On 01/13/2017 04:48 AM, Brian Masney wrote:
On Thu, Jan 12, 2017 at 11:47:48AM -0700, Stephen Warren wrote:
On 01/12/2017 11:32 AM, Brian Masney wrote:
On Thu, Jan 12, 2017 at 11:02:14AM -0700, Stephen Warren wrote:
On 01/12/2017 01:57 AM, Brian Masney wrote:
The bcm2835 driver polls the monitor and selects the highest resolution
that is available. This patch allows optionally setting the video-mode
environment variable so that a different video resolution can be used.
If the environment variable is not specified, then it will fall back to
using the old behavior of using the maximum allowable resolution.

This patch is needed to fix an issue booting an upstream Linux kernel
on a Raspberry Pi 2 with a Pi Top screen. Previously, the bcm2835 would
select the 1366x768 resolution (which is a supported resolution),
however the screen would be unreadable. (See
https://www.flickr.com/photos/masneyb/30942037416/ for picture).

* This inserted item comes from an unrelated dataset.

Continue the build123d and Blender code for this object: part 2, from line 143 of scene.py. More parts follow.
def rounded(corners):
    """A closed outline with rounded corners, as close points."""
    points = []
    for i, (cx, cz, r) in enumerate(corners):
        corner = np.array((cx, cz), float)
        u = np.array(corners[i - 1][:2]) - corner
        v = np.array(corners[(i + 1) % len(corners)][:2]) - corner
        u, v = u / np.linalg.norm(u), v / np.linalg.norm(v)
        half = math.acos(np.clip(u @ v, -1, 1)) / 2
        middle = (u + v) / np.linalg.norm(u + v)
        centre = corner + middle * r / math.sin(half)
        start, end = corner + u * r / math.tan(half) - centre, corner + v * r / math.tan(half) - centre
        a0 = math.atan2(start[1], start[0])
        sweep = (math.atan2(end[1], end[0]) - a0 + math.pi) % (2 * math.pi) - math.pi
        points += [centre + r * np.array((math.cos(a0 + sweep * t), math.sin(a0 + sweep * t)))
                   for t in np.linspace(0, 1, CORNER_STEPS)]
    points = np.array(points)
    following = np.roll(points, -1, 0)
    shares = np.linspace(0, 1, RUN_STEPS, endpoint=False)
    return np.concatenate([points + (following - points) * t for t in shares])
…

Using
this patch, the resolution 1024x768 can be selected and is readable on
the screen.

Doesn't this mean that the RPi firmware is reporting the wrong resolution?
If so, isn't the correct fix to get an updated firmware that reports the
correct resolution, rather than patching each piece of SW to ignore the
FW-reported resolution? Or, if this is caused by incorrect EDID in the Pi
Top, then fix the EDID EEPROM on that.

Perhaps there are other use-cases for using a non-default resolution, but to
support that, you'd need to make a call into the FW to request and configure
that non-default resolution, not just ignore what resolution the FW
programmed.

Hi Stephen,
   The Pi Top screen works correctly with the 1366x768 resolution when
booting the 4.4 kernel provided by the Raspberry Pi foundation in
stock Raspbian (no u-boot). (There are no outside provided drivers from
Pi Top.) When booting with u-boot, I can't use the 1366x768 resolution,
even when setting the resolution manually using my patch. When auto
detection is in place, u-boot correctly detects the 1366x768 resolution
according to debugging messages that I see on the serial console.
1024x768 is the highest resolution that I can get a working display with
the Pi Top and u-boot. I also tried changing the display depth.

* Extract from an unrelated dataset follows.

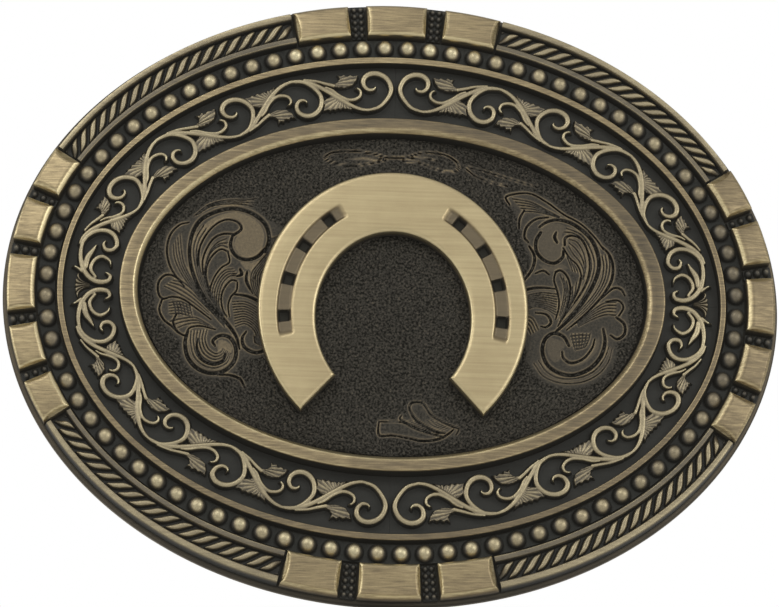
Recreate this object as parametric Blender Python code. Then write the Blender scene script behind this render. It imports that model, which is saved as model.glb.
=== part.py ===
"""Oval Western dress buckle: a brass plate with soldered-on ornament, a belt bail and a belt hook.

Frame: metres, +X along the belt, +Z up, and the face looks towards -Y.
The origin is the middle of the oval, on the flat seat of the base plate's back, where the belt lies.
Heights of the ornament are counted from the front face of the base plate, away from the belt.
"""
import math

import bmesh
import bpy
import numpy as np

MM = 0.001

# Clearance left wherever two soldered pieces meet, and so the underside of all the front ornament
GAP = 0.3 * MM

# Ovals, as (half width, half height), from the edge of the plate inwards
PLATE = (49.5 * MM, 40.5 * MM)
RIM_OUTER = (49.1 * MM, 40.1 * MM)
RIM_INNER = (45.4 * MM, 35.5 * MM)
BEAD_OUTER = (45.1 * MM, 35.2 * MM)
BEAD_INNER = (42.9 * MM, 32.75 * MM)
NARROW_OUTER = (42.6 * MM, 32.45 * MM)
NARROW_INNER = (41.85 * MM, 31.6 * MM)
WIDE_OUTER = (34.75 * MM, 23.7 * MM)
WIDE_INNER = (32.4 * MM, 21.7 * MM)
PANEL = (32.1 * MM, 21.4 * MM)

# Base plate; its thickness includes the low oval seat in the middle of its back
PLATE_THICKNESS = 1.6 * MM
PLATE_CHAMFER = 0.35 * MM
SEAT = (9.5 * MM, 19.0 * MM)
SEAT_HEIGHT = 0.2 * MM

# Heights of the front ornament
BLOCK_HEIGHT_OUTER = 2.1 * MM
BLOCK_HEIGHT_INNER = 2.5 * MM
BLOCK_CHAMFER = 0.4 * MM
CHANNEL_FLOOR_HEIGHT = 0.6 * MM
CHANNEL_RAIL_HEIGHT = 1.9 * MM
ROPE_MIDDLE_HEIGHT = 1.45 * MM
STRIP_FLOOR_HEIGHT = 0.8 * MM
BORDER_FLOOR_HEIGHT = 0.8 * MM
BEAD_TOP_HEIGHT = 1.9 * MM
NARROW_RING_HEIGHT = 2.0 * MM
WIDE_RING_HEIGHT = 2.7 * MM
PANEL_HEIGHT = 1.2 * MM
EMBLEM_BASE_HEIGHT = 1.5 * MM
EMBLEM_TOP_HEIGHT = 3.0 * MM
SCROLL_HEIGHT = 1.5 * MM

# Blocks of the rim, as (start, end) degrees on one side of the group's axis
END_GROUP_BLOCKS = ((0.0, 5.5), (8.5, 16.8), (19.3, 27.3))
TOP_GROUP_BLOCKS = ((0.0, 4.7), (7.5, 16.2))

# Rope channel: share of the rim's width taken by each rail
OUTER_RAIL_SHARE = 0.26
INNER_RAIL_SHARE = 0.20
ROPE_TURNS = 4.5
ROPE_HALF_WIDTH = 0.9 * MM
ROPE_HALF_THICKNESS = 0.55 * MM

# Beads
BORDER_BEADS = 84
STRIP_BEAD_TOP_HEIGHT = 1.5 * MM

# Scroll band
STEM_WIDTH = 0.5 * MM
STEM_SWING = 0.66
STEM_FIRST_TROUGH = 0.073
STEM_HALF_WAVE = 0.167
STEM_OVERRUN = 0.025
SCROLL_COUNT = 6

# Horseshoe emblem
SHOE_HALF_WIDTH = 17.2 * MM
SHOE_HALF_HEIGHT = 18.5 * MM
SHOE_CENTRE_Z = -2.3 * MM
SHOE_HEEL_DEGREES = 138.0
SHOE_TOE_WEB = 8.2 * MM
SHOE_HEEL_WEB = 6.4 * MM
NAIL_HOLE_SIZE = 1.3 * MM
NAIL_HOLE_DEGREES = (38.0, 57.0, 76.0, 95.0)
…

   I tried booting u-boot using the latest Raspberry Pi firmware and the
older firmware provided with the Raspbian 4.4 kernel. In both cases, the
screen correctly displays the rainbow square at the top left when the
GPU is booting, but then the screen becomes garbled when it gets to
u-boot and the bcm2835 code sets the resolution.

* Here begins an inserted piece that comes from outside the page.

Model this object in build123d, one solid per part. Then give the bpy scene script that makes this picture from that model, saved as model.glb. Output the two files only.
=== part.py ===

   I tried going through the Pi Top vendor for help but didn't get very
far with them. I'm open to other suggestions to try.

Is the bad image that you get static/fixed, or does it move about randomly?

If it's static/fixed, I wonder if the issue is with the memory pitch
calculation. What value does bcm2835_pitch have without your patch? (and
with your patch, I think it's uninitialized?).

I wonder if you round the value of bcm2835_pitch up to a multiple of 256 (or
something like that), then perhaps the issue may be solved? If you change
the pitch value, and you notice the angle of the diagonal edges in the image
change, the issue is almost certainly related to this pitch value.

I can't recall how the mainline kernel driver works now. If it also uses the
property mailbox to configure the display, and you're just using the dumb
simplefb driver, perhaps you can compare the memory layout parameters the
kernel uses when it's working to what U-Boot uses when it's not working.

The image is fixed. I can see when the Linux Kernel boots and the
console messages scroll across the screen.

Without my patch, u-boot detects the screen resolution as 1366x768 with
a pitch of 5504. With my patch, 1024x768 uses a pitch of 2048.

I reverted my u-boot patch and tried hard coding the pitch to the values
5376, 5632, 2048, 4096, and 6144 with no success. Once I read what the
pitch value does, I also tried 5464 (1366 x 4 (for 32bpp)) and 2732.

Is this related?

https://www.riscosopen.org/forum/forums/4/topics/6400?posts_per_page=25&posts_per_page_change=Change
(See "I think I've just fixed that")

https://www.riscosopen.org/viewer/revisions/logs?ident=1471703957-443671.html
(See the diff in the BCMVideo file)

Another thing to try might be to remove the SET_* operations from U-Boot's property mailbox calls (I think the FW always initializes video out anyway, so U-Boot doesn't need to set anything up), and simply invoke the relevant GET_* operations to query where the buffer is and its size. IIRC I didn't do that because you can only query certain information as a side-effect of asking the FW to allocate a frame-buffer though (i.e. the info comes back in a SET_xxx/ALLOCATE_xxx response message, but there's no GET_xxx to query the data without modifying the configuration or re-allocating anything).